Monday, August 29, 2005



"I know it's hard think and it's hard to believe that we're back from back from the dead and back on the scene once again!"
- "God Almighty" by The Insyderz

I'm back. I lost it for a while but I have regained my passion for writing. I guess I have missed thinking that somewhere out there my opinion mattered to someone. Or maybe it doesn't. I'm not sure, but what I am sure of is that no matter the opinions of others, only one matters: God's. Think of me as scum of the earth. Well, that's pretty much what I am without Him.

I realized today how much I need God. I really suck at doing life on my own. I have this tendency to want to be noticed or feel important when all along, I am truly nothing. What I am is a disaster waiting to happen. I am an attention and emotion absorbing jerk who wants to feel like he's someone. I suck at life. But I am His. He loves me so much that He's willing to remind me that it's there, but continue loving me anyway. That is greater than anything that anyone could give me.

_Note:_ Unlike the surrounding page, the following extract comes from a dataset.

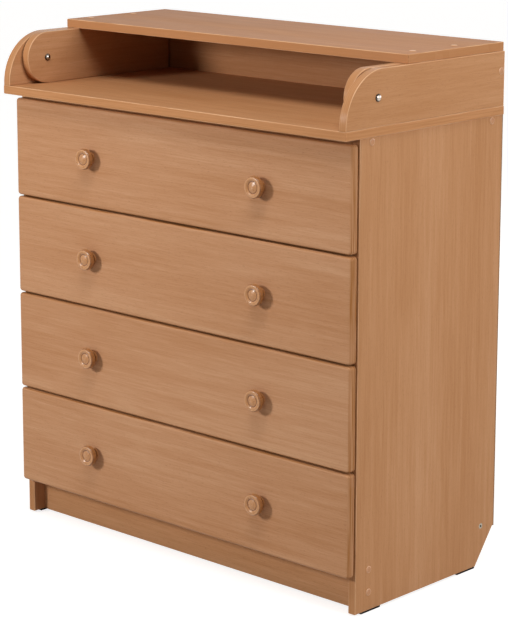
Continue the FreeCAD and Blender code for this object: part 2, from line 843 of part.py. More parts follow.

On a side note: The most brilliant irony happened yesterday. Pastor Steve started this series based off of "The Seven Deadly Sins" (not sure I agree with that... but that's a different topic) and yesterday's topic was on gluttony. He entitled the sermon "The buffet syndrome." After this elaborate sermon on all different forms of gluttony, we went out to the narthex (such a great word for the foyer) and as we're "fellowshiping" which means we are standing around eating cookies and pastries after hearing about how overweight our nation is, this little Chinesse woman in a purple polo and hot pink visor hands me this blazing pink paper advertising the all you can eat Chinesse buffet across the street. It was royal.